Task statement. Reproduce the material that follows, please, but only from its first line to the line containing "across the flats.", inclusive.

Collected material.

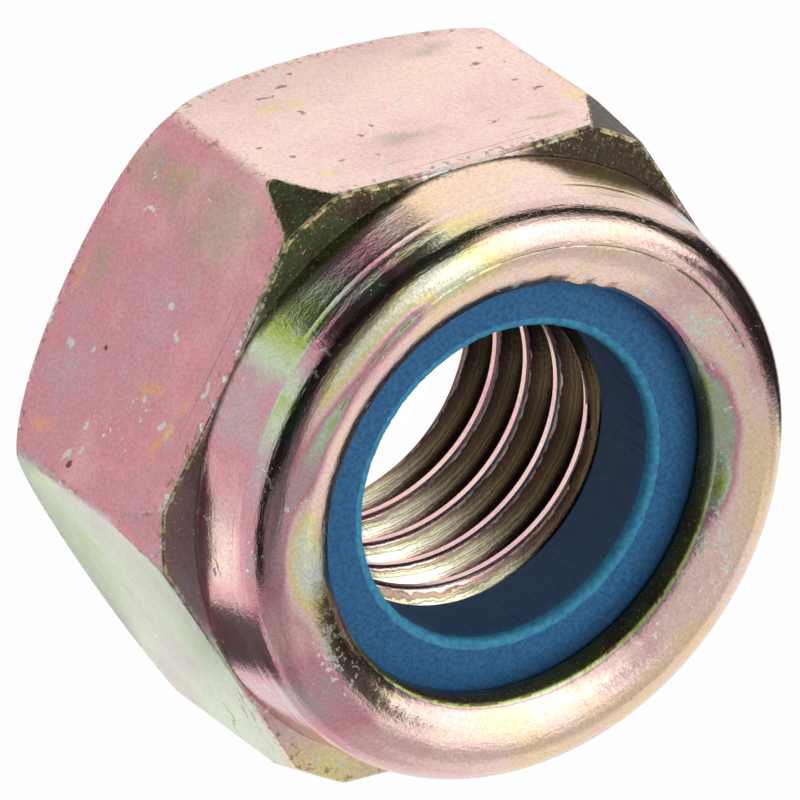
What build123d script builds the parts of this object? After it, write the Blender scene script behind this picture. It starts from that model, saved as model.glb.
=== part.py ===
"""Nylon insert lock nut, M10 x 1.5, tall pattern, 17 mm across the flats.

A cold-formed steel hexagon carries a turned collar. The collar's rim is rolled inwards over a nylon
ring, and the ring grips the bolt. The axis is +Z and the bearing face lies in the plane Z = 0.
"""

import os
from math import cos, radians, sin, tan

from build123d import *

os.makedirs("parts", exist_ok=True)

# Wrenching hexagon
across_flats = 17.0
nut_height = 11.2
corner_rounding = 0.45
corner_relief_angle = 77.0

# Bearing side: a straight chamfer that rolls over at the six corners
washer_face_inset = 0.6
bearing_chamfer_angle = 30.0
bearing_chamfer_width = 0.85
corner_foot_height = 1.55
countersink_allowance = 1.15
countersink_angle = 90.0

# Threaded bore, drawn plain at the minor diameter of the thread
minor_diameter = 8.376
thread_exit_chamfer = 0.3

# Turned collar, standing on a narrow ledge behind the hexagon
collar_height = 2.95
collar_inset = 0.06
collar_taper = 0.27
collar_wall = 1.45
ledge_width = 0.88
ledge_drop = 0.12
shoulder_radius = 1.05

# Rolled lip
lip_overlap = 0.98
lip_drop = 0.6
lip_thickness = 0.5
lip_edge_rounding = 0.2
lip_underside_slope = 28.0

# Nylon ring
ring_bore_allowance = 0.2
ring_thickness = 2.53
ring_rim_rounding = 0.28
ring_foot_rounding = 0.12
ring_clearance = 0.02

# Radii that follow from the sizes above
flat_radius = across_flats / 2
corner_radius = flat_radius / cos(radians(30))
washer_radius = flat_radius - washer_face_inset
chamfer_end_radius = washer_radius + bearing_chamfer_width
bore_radius = minor_diameter / 2
countersink_radius = bore_radius + countersink_allowance
collar_foot_radius = flat_radius - collar_inset
collar_top_radius = collar_foot_radius - collar_taper
ledge_radius = collar_foot_radius + ledge_width
crest_radius = collar_top_radius - shoulder_radius
pocket_radius = collar_top_radius - collar_wall
lip_radius = pocket_radius - lip_overlap
ring_outer_radius = pocket_radius - ring_clearance
ring_inner_radius = bore_radius + ring_bore_allowance

# Heights that follow, from the bearing face up
chamfer_end_height = bearing_chamfer_width * tan(radians(bearing_chamfer_angle))
collar_foot_height = nut_height - collar_height
ledge_height = collar_foot_height - ledge_drop
relief_foot_height = ledge_height - (corner_radius - ledge_radius) * tan(radians(corner_relief_angle))
shoulder_height = nut_height - shoulder_radius
lip_edge_height = nut_height - lip_drop
lip_foot_height = lip_edge_height - lip_thickness
lip_root_height = lip_foot_height - lip_overlap * tan(radians(lip_underside_slope))
ring_top = lip_foot_height - ring_clearance
ring_shoulder = lip_root_height - ring_clearance
ring_seat = ring_top - ring_thickness

# Steel body: a hexagonal bar trimmed by the turned outline, then bored and hollowed for the ring
with BuildPart() as nut_body:
    with BuildSketch() as hexagon:
        RegularPolygon(radius=corner_radius, side_count=6)
        fillet(hexagon.vertices(), radius=corner_rounding)
    extrude(amount=nut_height)

    with BuildSketch(Plane.XZ) as turned_outline:
        with BuildLine():
            Line((0, nut_height), (0, 0))
            Line((0, 0), (washer_radius, 0))
            Line((washer_radius, 0), (chamfer_end_radius, chamfer_end_height))
            TangentArc(
                (chamfer_end_radius, chamfer_end_height),
                (corner_radius, corner_foot_height),
                tangent=(cos(radians(bearing_chamfer_angle)), sin(radians(bearing_chamfer_angle))),
            )
            Polyline(
                (corner_radius, corner_foot_height),
                (corner_radius, relief_foot_height),
                (ledge_radius, ledge_height),
                (collar_foot_radius, collar_foot_height),
                (collar_top_radius, shoulder_height),
            )
            RadiusArc(
                (collar_top_radius, shoulder_height),
                (crest_radius, nut_height),
                -shoulder_radius,
            )
            Line((crest_radius, nut_height), (0, nut_height))
        make_face()
    revolve(axis=Axis.Z, mode=Mode.INTERSECT)

    # Pocket for the ring, with the slope that the rolled lip takes on its underside
    with BuildSketch(Plane.XZ) as pocket_outline:
        with BuildLine():
            Polyline(
                (0, ring_seat),
                (pocket_radius, ring_seat),
                (pocket_radius, lip_root_height),
                (lip_radius, lip_foot_height),
                (lip_radius, lip_edge_height),
                (crest_radius, nut_height),
                (0, nut_height),
                close=True,
            )
        make_face()
        lip_edge = pocket_outline.vertices().sort_by_distance((lip_radius, lip_edge_height))
        fillet(lip_edge[0], radius=lip_edge_rounding)
    revolve(axis=Axis.Z, mode=Mode.SUBTRACT)

    bearing_face = nut_body.faces().filter_by(Plane.XY).sort_by(Axis.Z)[0]
    with Locations(bearing_face):
        CounterSinkHole(
            radius=bore_radius,
            counter_sink_radius=countersink_radius,
            counter_sink_angle=countersink_angle,
        )
    seat_face = nut_body.faces().filter_by(Plane.XY).sort_by(Axis.Z)[-1]
    chamfer(seat_face.inner_wires().edges(), length=thread_exit_chamfer)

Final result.
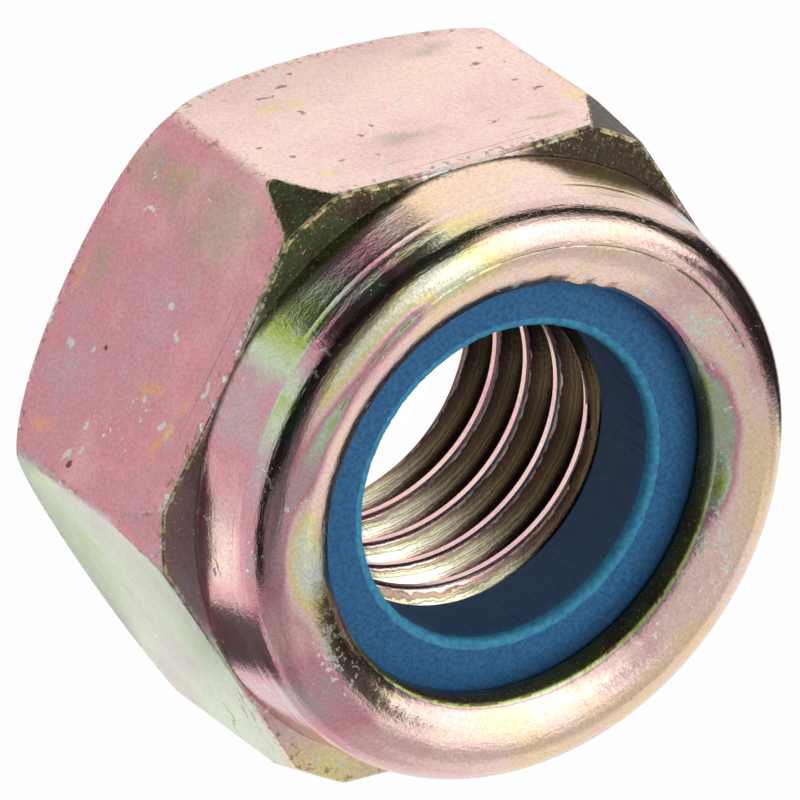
What build123d script builds the parts of this object? After it, write the Blender scene script behind this picture. It starts from that model, saved as model.glb.
=== part.py ===
"""Nylon insert lock nut, M10 x 1.5, tall pattern, 17 mm across the flats.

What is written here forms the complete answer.